[The task]: Work out how many lines of the listing hold the string "True". Answer with that number alone.

[Dataset extract]:
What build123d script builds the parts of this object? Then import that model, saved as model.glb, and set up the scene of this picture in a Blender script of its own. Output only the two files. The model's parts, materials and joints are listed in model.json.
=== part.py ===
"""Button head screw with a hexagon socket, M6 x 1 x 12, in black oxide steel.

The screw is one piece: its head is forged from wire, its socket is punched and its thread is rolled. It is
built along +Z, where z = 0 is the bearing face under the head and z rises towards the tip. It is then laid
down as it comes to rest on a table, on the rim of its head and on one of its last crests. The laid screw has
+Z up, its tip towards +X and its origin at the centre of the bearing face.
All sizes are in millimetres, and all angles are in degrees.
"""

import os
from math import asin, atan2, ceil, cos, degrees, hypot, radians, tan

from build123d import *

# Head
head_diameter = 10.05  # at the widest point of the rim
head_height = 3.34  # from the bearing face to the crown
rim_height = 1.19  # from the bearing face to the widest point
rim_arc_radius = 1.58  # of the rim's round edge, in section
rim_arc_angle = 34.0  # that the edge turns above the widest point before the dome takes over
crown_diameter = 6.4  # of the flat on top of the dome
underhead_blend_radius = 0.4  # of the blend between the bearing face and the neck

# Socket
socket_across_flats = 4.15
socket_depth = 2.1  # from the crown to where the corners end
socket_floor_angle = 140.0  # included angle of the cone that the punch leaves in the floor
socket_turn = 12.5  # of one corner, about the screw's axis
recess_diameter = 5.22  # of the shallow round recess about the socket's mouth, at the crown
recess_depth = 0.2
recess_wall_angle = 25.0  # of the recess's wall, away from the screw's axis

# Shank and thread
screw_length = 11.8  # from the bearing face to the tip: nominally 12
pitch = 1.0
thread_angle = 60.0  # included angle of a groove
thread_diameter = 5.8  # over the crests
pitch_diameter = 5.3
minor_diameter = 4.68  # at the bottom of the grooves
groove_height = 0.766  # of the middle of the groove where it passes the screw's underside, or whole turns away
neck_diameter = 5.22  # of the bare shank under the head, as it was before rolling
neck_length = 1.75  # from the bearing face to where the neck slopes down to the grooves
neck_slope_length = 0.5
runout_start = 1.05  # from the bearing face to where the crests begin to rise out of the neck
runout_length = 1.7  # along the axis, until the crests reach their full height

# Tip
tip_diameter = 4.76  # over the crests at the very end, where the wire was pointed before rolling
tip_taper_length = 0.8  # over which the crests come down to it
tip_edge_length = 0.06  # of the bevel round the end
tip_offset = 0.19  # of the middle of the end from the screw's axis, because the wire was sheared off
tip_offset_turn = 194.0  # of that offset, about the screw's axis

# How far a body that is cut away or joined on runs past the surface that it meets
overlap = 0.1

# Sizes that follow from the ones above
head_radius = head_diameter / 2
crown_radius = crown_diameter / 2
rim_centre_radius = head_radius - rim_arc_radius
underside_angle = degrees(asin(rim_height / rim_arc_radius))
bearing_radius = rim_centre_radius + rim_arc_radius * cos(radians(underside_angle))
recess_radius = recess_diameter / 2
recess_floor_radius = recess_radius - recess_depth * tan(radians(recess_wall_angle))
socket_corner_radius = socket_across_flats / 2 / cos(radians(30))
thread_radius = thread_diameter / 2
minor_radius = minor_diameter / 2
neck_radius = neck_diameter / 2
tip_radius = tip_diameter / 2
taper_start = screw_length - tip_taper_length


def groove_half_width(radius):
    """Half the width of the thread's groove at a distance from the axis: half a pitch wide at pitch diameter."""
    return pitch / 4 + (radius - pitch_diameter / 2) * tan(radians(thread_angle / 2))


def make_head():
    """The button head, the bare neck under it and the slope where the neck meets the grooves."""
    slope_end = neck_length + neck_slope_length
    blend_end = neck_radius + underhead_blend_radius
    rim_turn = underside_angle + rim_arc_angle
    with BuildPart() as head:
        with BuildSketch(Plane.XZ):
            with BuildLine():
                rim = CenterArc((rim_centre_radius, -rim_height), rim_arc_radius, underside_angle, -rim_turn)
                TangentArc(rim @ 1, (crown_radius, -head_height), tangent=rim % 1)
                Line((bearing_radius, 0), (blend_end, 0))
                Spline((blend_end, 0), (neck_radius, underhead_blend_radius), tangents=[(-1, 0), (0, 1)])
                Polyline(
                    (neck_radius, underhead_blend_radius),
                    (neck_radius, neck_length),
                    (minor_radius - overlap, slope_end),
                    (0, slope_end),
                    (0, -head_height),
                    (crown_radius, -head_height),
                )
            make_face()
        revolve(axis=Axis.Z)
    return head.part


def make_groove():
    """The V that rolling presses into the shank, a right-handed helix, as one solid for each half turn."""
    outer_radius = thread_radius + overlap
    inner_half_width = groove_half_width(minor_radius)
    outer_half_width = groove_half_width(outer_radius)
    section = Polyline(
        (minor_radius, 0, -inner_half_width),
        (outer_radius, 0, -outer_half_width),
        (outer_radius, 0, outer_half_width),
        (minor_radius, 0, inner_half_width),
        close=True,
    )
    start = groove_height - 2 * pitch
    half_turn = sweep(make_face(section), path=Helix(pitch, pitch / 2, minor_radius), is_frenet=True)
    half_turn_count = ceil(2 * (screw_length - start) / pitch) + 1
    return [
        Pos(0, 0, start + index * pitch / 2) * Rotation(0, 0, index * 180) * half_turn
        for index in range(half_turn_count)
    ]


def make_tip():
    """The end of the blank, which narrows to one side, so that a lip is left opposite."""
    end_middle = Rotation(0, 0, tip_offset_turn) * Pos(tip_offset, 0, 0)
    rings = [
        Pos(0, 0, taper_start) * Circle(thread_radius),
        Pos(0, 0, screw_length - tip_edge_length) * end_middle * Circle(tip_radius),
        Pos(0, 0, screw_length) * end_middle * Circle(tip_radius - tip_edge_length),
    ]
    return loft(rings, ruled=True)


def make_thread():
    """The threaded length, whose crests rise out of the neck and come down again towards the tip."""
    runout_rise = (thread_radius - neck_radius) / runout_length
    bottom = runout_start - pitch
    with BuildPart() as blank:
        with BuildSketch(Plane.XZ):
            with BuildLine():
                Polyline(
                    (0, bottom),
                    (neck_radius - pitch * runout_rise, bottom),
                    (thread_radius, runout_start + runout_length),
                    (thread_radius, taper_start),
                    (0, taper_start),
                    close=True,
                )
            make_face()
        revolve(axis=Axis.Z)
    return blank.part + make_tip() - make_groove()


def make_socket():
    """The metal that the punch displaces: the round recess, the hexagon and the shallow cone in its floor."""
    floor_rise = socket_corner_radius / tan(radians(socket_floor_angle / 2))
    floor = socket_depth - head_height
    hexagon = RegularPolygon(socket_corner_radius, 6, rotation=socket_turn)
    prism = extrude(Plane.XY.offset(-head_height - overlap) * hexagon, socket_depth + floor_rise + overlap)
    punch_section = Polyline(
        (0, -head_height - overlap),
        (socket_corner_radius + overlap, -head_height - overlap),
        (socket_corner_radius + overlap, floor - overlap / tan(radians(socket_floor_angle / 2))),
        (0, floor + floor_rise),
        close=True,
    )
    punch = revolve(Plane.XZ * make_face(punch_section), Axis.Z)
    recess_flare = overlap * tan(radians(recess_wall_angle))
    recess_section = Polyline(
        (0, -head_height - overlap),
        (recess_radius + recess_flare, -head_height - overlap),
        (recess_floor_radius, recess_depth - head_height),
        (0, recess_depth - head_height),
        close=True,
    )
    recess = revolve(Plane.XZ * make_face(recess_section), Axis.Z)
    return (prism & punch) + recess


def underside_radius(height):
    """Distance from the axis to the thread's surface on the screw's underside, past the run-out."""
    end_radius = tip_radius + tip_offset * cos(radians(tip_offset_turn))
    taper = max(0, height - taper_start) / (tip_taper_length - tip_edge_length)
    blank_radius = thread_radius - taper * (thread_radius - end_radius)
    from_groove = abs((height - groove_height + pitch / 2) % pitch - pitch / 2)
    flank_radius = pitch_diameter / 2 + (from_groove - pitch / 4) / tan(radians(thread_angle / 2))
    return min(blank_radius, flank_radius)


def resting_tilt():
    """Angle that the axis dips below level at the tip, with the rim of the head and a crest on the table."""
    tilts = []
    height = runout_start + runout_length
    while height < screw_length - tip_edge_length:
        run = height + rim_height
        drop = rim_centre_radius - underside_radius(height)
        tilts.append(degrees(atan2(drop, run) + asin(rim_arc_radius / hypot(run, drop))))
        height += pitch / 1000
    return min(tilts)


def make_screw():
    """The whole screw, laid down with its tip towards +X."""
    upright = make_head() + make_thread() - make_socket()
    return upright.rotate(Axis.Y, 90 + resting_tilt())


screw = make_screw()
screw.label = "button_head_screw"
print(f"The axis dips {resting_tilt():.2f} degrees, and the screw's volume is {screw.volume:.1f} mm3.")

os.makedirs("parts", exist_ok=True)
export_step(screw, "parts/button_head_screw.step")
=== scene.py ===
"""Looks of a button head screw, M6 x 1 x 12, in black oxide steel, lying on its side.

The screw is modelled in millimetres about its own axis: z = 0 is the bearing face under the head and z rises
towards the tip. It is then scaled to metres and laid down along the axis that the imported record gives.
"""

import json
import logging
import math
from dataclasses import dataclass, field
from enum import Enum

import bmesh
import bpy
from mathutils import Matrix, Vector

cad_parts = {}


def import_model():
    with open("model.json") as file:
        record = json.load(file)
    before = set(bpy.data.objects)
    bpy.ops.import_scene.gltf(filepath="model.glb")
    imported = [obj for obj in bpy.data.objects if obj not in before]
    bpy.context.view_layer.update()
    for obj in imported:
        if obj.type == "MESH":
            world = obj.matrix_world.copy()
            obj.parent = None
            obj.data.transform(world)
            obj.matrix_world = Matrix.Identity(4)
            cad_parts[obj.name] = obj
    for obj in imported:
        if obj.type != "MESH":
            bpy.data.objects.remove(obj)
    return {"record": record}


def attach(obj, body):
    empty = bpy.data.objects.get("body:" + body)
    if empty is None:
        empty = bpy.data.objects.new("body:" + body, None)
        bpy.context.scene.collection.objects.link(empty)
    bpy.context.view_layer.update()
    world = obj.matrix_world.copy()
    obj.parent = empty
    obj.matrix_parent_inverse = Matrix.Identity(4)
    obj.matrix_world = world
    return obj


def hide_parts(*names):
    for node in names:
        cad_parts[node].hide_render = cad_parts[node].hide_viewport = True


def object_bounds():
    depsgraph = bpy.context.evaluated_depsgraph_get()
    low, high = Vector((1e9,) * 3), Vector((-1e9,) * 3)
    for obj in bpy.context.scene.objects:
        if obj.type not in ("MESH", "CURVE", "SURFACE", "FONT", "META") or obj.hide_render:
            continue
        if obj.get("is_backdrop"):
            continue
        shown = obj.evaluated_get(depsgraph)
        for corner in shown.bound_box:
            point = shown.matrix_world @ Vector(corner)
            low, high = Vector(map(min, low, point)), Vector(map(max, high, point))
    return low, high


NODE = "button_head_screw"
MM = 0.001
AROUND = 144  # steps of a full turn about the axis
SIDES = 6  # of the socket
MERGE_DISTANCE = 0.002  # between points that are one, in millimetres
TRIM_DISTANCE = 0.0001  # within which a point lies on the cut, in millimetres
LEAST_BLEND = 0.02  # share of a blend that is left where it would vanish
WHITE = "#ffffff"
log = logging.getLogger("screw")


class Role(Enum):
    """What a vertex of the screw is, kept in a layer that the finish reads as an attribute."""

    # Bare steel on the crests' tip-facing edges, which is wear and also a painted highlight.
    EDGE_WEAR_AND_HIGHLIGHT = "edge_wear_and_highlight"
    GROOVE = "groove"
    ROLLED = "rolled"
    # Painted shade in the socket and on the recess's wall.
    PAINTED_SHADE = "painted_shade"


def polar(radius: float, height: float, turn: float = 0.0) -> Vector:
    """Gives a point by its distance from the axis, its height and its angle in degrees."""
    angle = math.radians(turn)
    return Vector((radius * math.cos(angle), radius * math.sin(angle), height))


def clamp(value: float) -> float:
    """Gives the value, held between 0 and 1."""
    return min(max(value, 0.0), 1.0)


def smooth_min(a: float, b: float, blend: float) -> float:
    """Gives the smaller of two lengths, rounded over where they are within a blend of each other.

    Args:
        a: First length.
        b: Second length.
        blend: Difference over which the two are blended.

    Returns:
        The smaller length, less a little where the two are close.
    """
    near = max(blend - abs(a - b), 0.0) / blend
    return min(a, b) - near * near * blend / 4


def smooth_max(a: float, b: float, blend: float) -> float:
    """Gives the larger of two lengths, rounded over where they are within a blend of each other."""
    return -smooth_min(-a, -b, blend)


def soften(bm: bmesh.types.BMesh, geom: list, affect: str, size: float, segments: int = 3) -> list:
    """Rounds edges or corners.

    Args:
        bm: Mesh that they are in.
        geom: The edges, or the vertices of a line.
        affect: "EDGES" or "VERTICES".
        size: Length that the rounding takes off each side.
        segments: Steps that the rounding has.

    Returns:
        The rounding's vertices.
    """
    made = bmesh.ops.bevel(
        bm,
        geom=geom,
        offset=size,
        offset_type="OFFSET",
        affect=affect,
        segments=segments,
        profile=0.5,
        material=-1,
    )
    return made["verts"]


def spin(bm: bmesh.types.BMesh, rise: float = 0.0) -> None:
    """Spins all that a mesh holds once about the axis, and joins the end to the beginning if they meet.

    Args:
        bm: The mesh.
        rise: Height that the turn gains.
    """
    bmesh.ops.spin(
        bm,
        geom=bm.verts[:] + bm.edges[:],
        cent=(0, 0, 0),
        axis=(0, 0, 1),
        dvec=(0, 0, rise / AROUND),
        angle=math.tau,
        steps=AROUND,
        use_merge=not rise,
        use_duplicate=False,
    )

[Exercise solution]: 8